** BEGIN **
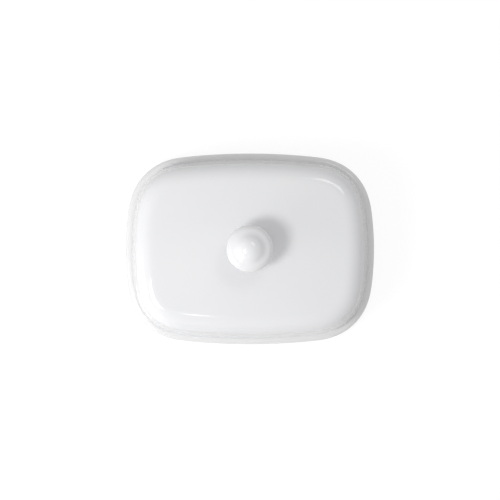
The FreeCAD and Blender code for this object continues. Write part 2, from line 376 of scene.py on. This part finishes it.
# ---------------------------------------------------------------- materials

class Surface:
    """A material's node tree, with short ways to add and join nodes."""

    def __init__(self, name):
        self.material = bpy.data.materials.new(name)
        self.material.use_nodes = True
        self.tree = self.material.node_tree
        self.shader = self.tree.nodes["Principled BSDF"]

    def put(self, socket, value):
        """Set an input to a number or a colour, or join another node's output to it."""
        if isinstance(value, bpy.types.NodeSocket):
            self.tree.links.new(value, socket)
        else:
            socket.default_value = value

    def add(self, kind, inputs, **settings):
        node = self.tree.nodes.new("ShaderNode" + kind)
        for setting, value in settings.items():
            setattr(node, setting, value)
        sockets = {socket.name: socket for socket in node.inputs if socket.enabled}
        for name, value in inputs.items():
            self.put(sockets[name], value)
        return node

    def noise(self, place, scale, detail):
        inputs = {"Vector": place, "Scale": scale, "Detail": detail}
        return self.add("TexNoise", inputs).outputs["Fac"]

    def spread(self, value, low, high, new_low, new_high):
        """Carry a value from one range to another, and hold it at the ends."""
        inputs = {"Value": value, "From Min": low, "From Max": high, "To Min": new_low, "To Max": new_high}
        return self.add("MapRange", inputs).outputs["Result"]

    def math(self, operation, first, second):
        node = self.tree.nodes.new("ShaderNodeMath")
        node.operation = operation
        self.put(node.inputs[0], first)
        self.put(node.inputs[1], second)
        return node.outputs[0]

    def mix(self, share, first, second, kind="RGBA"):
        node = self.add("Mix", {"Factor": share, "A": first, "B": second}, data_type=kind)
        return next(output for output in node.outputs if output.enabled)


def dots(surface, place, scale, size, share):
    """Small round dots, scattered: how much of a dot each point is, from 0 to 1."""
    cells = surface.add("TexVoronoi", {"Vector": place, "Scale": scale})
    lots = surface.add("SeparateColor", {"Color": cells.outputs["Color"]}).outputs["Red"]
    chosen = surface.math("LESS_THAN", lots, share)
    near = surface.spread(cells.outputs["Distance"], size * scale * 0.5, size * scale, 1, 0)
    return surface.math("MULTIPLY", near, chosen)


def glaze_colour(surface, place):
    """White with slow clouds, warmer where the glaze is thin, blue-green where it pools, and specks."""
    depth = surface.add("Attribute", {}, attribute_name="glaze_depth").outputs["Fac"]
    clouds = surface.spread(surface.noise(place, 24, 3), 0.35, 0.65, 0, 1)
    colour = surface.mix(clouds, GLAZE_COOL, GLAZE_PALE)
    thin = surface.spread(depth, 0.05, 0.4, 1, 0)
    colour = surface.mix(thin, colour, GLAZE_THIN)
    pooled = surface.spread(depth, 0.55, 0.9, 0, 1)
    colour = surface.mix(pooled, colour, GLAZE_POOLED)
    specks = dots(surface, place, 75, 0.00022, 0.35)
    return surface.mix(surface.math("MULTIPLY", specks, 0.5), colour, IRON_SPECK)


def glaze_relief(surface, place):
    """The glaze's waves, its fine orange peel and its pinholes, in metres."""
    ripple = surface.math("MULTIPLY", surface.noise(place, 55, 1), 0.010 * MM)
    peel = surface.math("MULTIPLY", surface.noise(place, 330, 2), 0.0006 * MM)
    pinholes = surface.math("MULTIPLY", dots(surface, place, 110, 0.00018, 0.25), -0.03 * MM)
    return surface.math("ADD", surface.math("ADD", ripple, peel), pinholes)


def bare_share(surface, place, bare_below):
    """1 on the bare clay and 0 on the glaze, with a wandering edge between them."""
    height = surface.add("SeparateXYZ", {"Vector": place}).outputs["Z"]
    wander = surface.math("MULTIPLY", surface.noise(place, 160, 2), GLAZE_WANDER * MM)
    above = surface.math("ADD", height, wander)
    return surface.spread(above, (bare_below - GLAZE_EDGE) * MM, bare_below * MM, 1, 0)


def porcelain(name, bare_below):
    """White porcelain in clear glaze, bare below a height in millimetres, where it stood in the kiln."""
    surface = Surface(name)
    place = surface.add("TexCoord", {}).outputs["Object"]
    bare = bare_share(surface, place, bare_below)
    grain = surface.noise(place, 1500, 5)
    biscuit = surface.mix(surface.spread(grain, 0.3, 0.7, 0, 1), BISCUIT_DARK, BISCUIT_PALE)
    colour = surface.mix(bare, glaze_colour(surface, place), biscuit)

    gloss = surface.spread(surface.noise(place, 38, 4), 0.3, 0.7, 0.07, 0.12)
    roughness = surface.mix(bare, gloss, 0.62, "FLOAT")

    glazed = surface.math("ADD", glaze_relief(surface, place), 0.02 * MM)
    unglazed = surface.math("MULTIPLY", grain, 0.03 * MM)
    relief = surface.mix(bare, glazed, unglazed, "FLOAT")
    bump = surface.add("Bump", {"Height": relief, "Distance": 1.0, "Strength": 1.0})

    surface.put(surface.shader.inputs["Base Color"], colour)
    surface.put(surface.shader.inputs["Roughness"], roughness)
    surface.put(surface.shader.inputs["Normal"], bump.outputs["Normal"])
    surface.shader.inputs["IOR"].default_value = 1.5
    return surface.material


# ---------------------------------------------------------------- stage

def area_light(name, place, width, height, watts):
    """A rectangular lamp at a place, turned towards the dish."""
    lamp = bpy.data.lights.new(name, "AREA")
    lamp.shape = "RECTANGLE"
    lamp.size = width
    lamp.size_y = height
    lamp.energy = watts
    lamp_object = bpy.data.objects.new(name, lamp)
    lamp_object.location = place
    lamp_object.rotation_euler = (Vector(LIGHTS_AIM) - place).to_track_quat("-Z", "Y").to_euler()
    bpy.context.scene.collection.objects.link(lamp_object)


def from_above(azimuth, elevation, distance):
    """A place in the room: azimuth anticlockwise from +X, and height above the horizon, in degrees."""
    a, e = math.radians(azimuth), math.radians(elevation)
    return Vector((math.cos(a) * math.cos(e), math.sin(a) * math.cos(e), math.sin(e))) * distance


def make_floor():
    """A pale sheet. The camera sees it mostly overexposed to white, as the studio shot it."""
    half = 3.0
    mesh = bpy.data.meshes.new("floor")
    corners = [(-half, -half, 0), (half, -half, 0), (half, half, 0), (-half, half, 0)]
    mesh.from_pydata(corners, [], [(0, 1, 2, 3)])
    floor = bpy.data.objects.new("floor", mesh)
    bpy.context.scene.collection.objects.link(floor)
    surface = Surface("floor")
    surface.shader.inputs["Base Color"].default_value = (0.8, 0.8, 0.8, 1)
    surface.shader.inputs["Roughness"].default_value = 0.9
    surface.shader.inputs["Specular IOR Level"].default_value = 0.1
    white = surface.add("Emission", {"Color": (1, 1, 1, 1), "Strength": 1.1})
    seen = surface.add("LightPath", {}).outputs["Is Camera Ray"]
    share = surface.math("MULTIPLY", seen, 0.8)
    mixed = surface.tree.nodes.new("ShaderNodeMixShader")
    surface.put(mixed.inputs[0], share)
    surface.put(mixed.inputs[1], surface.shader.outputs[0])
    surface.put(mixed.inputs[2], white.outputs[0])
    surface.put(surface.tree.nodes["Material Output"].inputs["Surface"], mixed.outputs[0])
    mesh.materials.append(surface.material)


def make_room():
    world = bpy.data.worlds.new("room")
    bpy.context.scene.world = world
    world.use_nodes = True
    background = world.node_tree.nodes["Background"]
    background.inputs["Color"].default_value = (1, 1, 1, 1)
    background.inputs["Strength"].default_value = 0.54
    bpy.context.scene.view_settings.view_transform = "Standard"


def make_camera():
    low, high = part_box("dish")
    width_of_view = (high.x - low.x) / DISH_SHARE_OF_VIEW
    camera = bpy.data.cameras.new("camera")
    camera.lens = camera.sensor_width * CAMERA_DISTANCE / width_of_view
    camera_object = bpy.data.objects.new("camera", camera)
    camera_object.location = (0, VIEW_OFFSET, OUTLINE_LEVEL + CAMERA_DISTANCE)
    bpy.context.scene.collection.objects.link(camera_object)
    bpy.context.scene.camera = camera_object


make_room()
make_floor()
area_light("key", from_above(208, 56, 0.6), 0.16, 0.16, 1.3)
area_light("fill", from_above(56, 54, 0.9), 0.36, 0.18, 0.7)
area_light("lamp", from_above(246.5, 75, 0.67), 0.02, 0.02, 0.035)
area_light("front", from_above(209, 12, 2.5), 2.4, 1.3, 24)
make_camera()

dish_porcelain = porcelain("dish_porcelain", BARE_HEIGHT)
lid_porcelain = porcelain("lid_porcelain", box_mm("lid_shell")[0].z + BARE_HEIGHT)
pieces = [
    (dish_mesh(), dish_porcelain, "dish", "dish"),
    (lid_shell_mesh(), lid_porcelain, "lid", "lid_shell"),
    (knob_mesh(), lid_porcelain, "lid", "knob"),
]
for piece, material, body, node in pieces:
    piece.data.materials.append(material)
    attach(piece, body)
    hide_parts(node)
** END **
▸ **Stated problem**: Emit, unaltered, the lines from the top of the listing down through the line that holds "socket.default_value = value"; emit nothing else.

▸ **Solution to this task**:
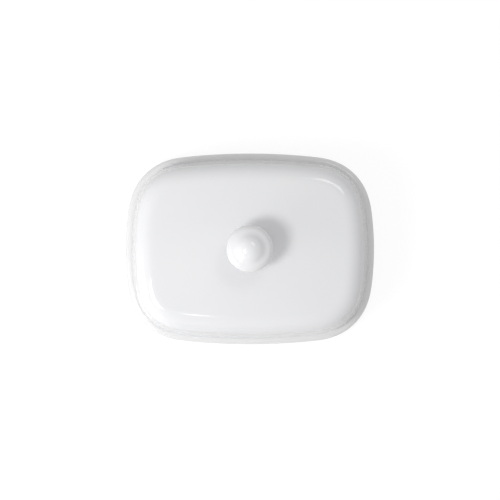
The FreeCAD and Blender code for this object continues. Write part 2, from line 376 of scene.py on. This part finishes it.
# ---------------------------------------------------------------- materials

class Surface:
    """A material's node tree, with short ways to add and join nodes."""

    def __init__(self, name):
        self.material = bpy.data.materials.new(name)
        self.material.use_nodes = True
        self.tree = self.material.node_tree
        self.shader = self.tree.nodes["Principled BSDF"]

    def put(self, socket, value):
        """Set an input to a number or a colour, or join another node's output to it."""
        if isinstance(value, bpy.types.NodeSocket):
            self.tree.links.new(value, socket)
        else:
            socket.default_value = value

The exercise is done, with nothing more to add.